Actually that's the reason why your problem is generated. Un-buffered channels are only writable when there's someone blocking to read from it, which means you shall have some coroutines to work with -- instead of this single one.
Also see The Go Memory Model:
A receive from an unbuffered channel happens before the send on that channel completes.
An unbuffered channel means that read and writes from and to the channel are blocking.
In a select statement:
the read would work if some other goroutine was currently blocked in writing to the channel
the write would work if some other goroutine was currently blocked in reading to the channel
otherwise the default case is executed, which happens in your case A.
Unbuffered channels (created without capacity) will block the sender until somebody can read from them, so to make it work as you expect, you should use two goroutines to avoid the deadlock in the same thread.

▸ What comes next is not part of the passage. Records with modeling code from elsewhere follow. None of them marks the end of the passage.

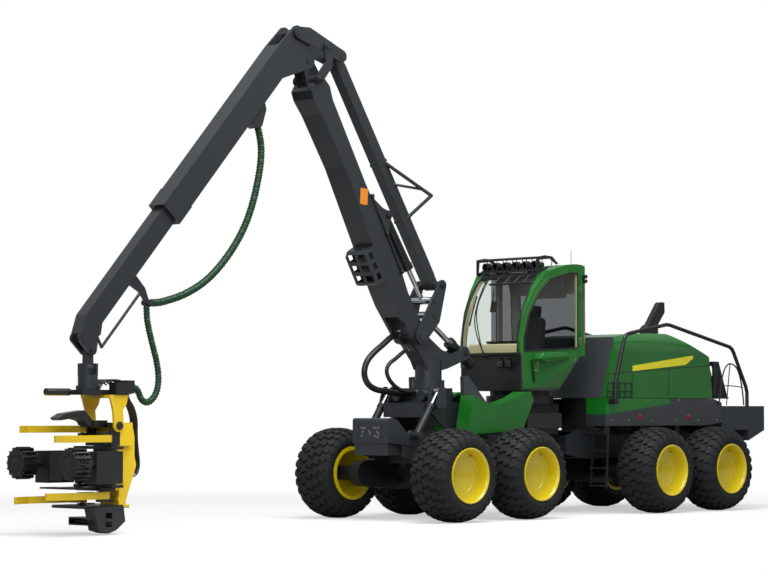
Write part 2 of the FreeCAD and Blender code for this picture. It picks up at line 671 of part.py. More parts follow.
# ---- crane pillar -----------------------------------------------------------------------
def make_pillar():
    """Slewing column, its fork for the boom's foot and the arm that carries the lift cylinder."""
    flange = post(SLEW_X, 0, SLEW_RING_R, SLEW_RING_Z + PIN_GAP, SLEW_RING_Z + 50)
    front = SLEW_X + COLUMN_R
    back = SLEW_X - COLUMN_R
    column = post(SLEW_X, 0, COLUMN_R, SLEW_RING_Z + 40, COLUMN_TOP_Z)
    inside = post(SLEW_X, 0, COLUMN_R - COLUMN_WALL, SLEW_RING_Z + 60, COLUMN_TOP_Z - COLUMN_WALL)
    cheek = plate_xz([(front - 30, 2200), (front + 40, 2330), (FOOT_X - 20, 2470),
                      (FOOT_X + 125, FOOT_Z - 60),
                      (FOOT_X + 90, FOOT_Z + 95), (FOOT_X - 70, FOOT_Z + 112), (-260, 2640), (-480, 2500),
                      (-700, 2440), (-880, 2500), (-960, 2565), (-1060, 2550), (-1110, 2440),
                      (-1040, 2370), (back - 80, 2225), (back + 30, 2200)], HEAD_Y0, HEAD_Y1)
    foot = pin_y(FOOT, FOOT_BOSS_R, HEAD_Y0, HEAD_Y1)
    web = plate_xz([(front - 20, 2240), (front + 50, 2345), (FOOT_X - 10, 2480),
                    (FOOT_X + 115, FOOT_Z - 130),
                    (FOOT_X - 60, FOOT_Z - 160), (-420, 2420), (-640, 2330), (back - 40, 2235),
                    (back + 20, 2230)], -HEAD_Y0, HEAD_Y0)
    trunnion = pin_y(TRUNNION, 88, HEAD_Y0, HEAD_Y1)
    bores = [pin_y(FOOT, FOOT_PIN_R + PIN_GAP, -400, 400), pin_y(TRUNNION, TRUNNION_R + PIN_GAP, -400, 400)]
    parts = [flange, column.cut(inside), web] + pair(fuse([cheek, foot, trunnion]))
    save("crane_pillar", [fuse(parts).cut(Part.makeCompound(bores))])


def make_lift_cylinder():
    """Trunnion cylinder behind the pillar that turns the rocker."""
    a = V(TRUNNION[0], 0, TRUNNION[1])
    b = V(LIFT_EYE[0], 0, LIFT_EYE[1])
    way = (b - a).normalize()
    body = rod(a - way * LIFT_BARREL_DOWN, a + way * LIFT_BARREL_UP, LIFT_BARREL_R)
    gland = rod(a + way * (LIFT_BARREL_UP - 90), a + way * LIFT_BARREL_UP, LIFT_BARREL_R * 1.1)
    cross = pin_y(TRUNNION, TRUNNION_R, -HEAD_Y1 - 8, HEAD_Y1 + 8)
    bore = rod(a - way * (LIFT_BARREL_DOWN - 60), a + way * (LIFT_BARREL_UP + 5), LIFT_ROD_R + PIN_GAP)
    save("lift_barrel", [fuse([body, gland, cross]).cut(bore)])
    eye_r = 58.0
    stem = rod(a + way * 40, b, LIFT_ROD_R)
    eye = pin_y(LIFT_EYE, eye_r, -ROCKER_Y0 + 10, ROCKER_Y0 - 10)
    save("lift_rod", [fuse([stem, eye])])


def make_rocker():
    """Two plates on the foot pin, joined by the bar's pin and by a torsion tube."""
    cheek = boss_plate([boss(FOOT, 118), boss(BAR_LOW, 78), (LIFT_EYE[0] - 25, LIFT_EYE[1] - 60, 80)],
                       ROCKER_Y0, ROCKER_Y1)
    caps = [pin_y(at, r, ROCKER_Y1, ROCKER_Y1 + 12)
            for at, r in ((FOOT, 70), (BAR_LOW, 48), (REACH_EYE, 45), (LIFT_EYE, 45))]
    foot_pin = pin_y(FOOT, FOOT_PIN_R, -ROCKER_Y1, ROCKER_Y1)
    bar_pin = pin_y(BAR_LOW, BAR_PIN_R, -ROCKER_Y1, ROCKER_Y1)
    save("lift_rocker", [fuse(pair(fuse([cheek] + caps)) + [foot_pin, bar_pin])])


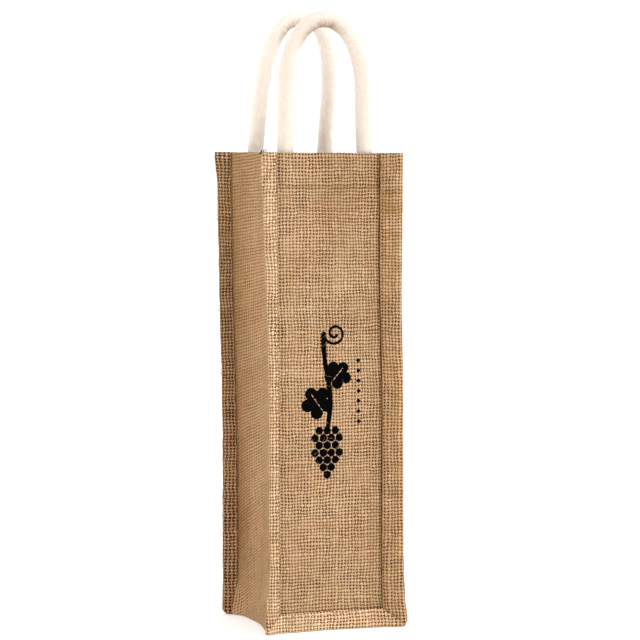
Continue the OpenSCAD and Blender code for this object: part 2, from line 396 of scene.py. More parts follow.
def jute(name, light, mid, dark, hole, widths=(0.24, 0.42)):
    """Coarse plain weave: thick and thin yarns and loose fibres along them, with painted shade on the yarns'
    sides and in the dark holes between.
    """
    material, n, shader = new_material(name, 0.95, specular=0.1)
    height, top, warp, weft = yarn_pattern(n, 0.62, *widths)

    def fibres(side):
        _, number, along, across = side
        twisted = n.math("MULTIPLY_ADD", along, 0.9, n.math("MULTIPLY", across, 9.0))
        stretched = n.math("MULTIPLY", along, 1.3)
        return n.noise(n.vector(twisted, stretched, n.math("MULTIPLY", number, 3.17)), 1.0, 3.0, 0.6)

    fibre = n.pick(top, fibres(weft), fibres(warp))
    yarn = n.pick(top, n.random(weft[1], 8.0), n.random(warp[1], 3.0))
    uv = n.yarns()
    patch = n.noise(uv, 0.55, 2.0)
    share = n.math("MULTIPLY_ADD", fibre, 1.1, n.math("MULTIPLY_ADD", yarn, 0.28, -0.36))
    share = n.math("MULTIPLY_ADD", patch, 0.55, n.math("SUBTRACT", share, 0.22), clamp=True)
    colour = n.mix(share, mid, light)
    # painted shade on the sides of the yarns
    colour = n.mix(n.between(height, 0.25, 0.85), dark, colour)
    depth = n.math("MULTIPLY_ADD", patch, 0.12, height)
    # painted shade in the holes between the yarns
    colour = n.mix(n.between(depth, 0.1, 0.5), hole, colour)
    cloudy = n.noise(uv, 0.12, 3.0)
    colour = n.mix(n.between(cloudy, 0.3, 0.7, 0.0, 0.22), colour, mid)
    tint = n.noise(uv, 0.07, 2.0)
    tint = n.mix(n.between(tint, 0.35, 0.65), (1.02, 0.99, 0.97, 1.0), (0.97, 1.0, 0.99, 1.0))
    colour = n.mix(1.0, colour, tint, "MULTIPLY")
    warmth = n.add("ShaderNodeMix", data_type="RGBA", clamp_factor=False)  # the Tone attribute: painted light and shade, warmer where darker, and random patches
    n.link(n.math("MULTIPLY_ADD", n.tone(), 2.0, -1.0), warmth.inputs[0])
    warmth.inputs[6].default_value = (0.55, 0.43, 0.27, 1.0)
    warmth.inputs[7].default_value = (1.0, 1.0, 1.0, 1.0)
    colour = n.mix(1.0, colour, warmth.outputs[2], "MULTIPLY")
    n.link(colour, shader.inputs["Base Color"])
    n.bump(shader, n.math("MULTIPLY_ADD", fibre, 0.5, height), 0.8, 0.35 * MM)
    return material


def cotton_braid():
    """Close braid of soft off-white cotton, with a faint shadow between its strands."""
    material, n, shader = new_material("Braided_cotton", 0.95, 0.1)
    shader.inputs["Subsurface Weight"].default_value = 0.65
    shader.inputs["Subsurface Radius"].default_value = (1.0, 0.85, 0.7)
    shader.inputs["Subsurface Scale"].default_value = 8 * MM
    height = yarn_pattern(n, 0.72, 0.46, 0.56)[0]
    uv = n.yarns()
    colour = n.mix(n.between(height, 0.2, 0.85), rgb(190, 171, 151), rgb(226, 219, 211))
    colour = n.mix(n.between(n.noise(uv, 0.35, 3.0), 0.35, 0.7, 0.0, 0.35), colour, rgb(214, 197, 180))
    # painted shade, warm brown, where the Tone attribute is low: under each crown's bend and over the front
    # rope
    colour = n.mix(n.tone(), rgb(122, 88, 40), colour)
    n.link(colour, shader.inputs["Base Color"])
    n.bump(shader, n.math("MULTIPLY_ADD", n.noise(uv, 9.0, 3.0, 0.6), 0.4, height), 0.6, 0.2 * MM)
    return material


def twisted_thread(name, light, dark, scale):
    """Two-ply thread or cord: slanting bands in the object's own space."""
    material, n, shader = new_material(name, 0.85, 0.1)
    position = n.add("ShaderNodeTexCoord").outputs["Object"]
    band = n.add("ShaderNodeTexWave", bands_direction="DIAGONAL")
    n.link(position, band.inputs["Vector"])
    band.inputs["Scale"].default_value = scale
    band.inputs["Distortion"].default_value = 1.5
    n.link(n.mix(band.outputs["Fac"], dark, light), shader.inputs["Base Color"])
    n.bump(shader, band.outputs["Fac"], 0.5, 0.1 * MM)
    return material


def printed_ink():
    """Matt black screen ink that lies on the yarns, a little worn on their tops."""
    material, n, shader = new_material("Screen_ink", 0.9, specular=0.03)
    position = n.add("ShaderNodeTexCoord").outputs["Object"]
    worn = n.between(n.noise(position, 900.0, 3.0, 0.6), 0.55, 0.8)
    n.link(n.mix(worn, rgb(3, 3, 3), rgb(16, 13, 11)), shader.inputs["Base Color"])
    return material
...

For example, with this code: http://play.golang.org/p/KWJ1gbdSqf
It also includes a mechanism for the main func to detect when both goroutines have finished.
package main
import "fmt"
func send(out, finish chan bool) {
for i := 0; i < 5; i++ {
out <- true
fmt.Println("Write")
}
finish <- true
close(out)
}
func recv(in, finish chan bool) {
for _ = range in {
fmt.Println("Read")
}
finish <- true
}
func main() {
chanFoo := make(chan bool)
chanfinish := make(chan bool)
go send(chanFoo, chanfinish)
go recv(chanFoo, chanfinish)
<-chanfinish
<-chanfinish
}
It won't show the alternate Read and Write, because as soon as send writes to the channel, it is blocked, before it can print the "Write", so the execution moves to recv that receives the channel and prints "Read". It will try to read the channel again but it will be blocked and the execution moves to send. Now send can write the first "Write", send to the channel (without blocking because now there is a receiver ready) and write the second "Write". In any case, this is not deterministic and the scheduler may move the execution at any point to any other running goroutine (at least in the latest 1.2 release).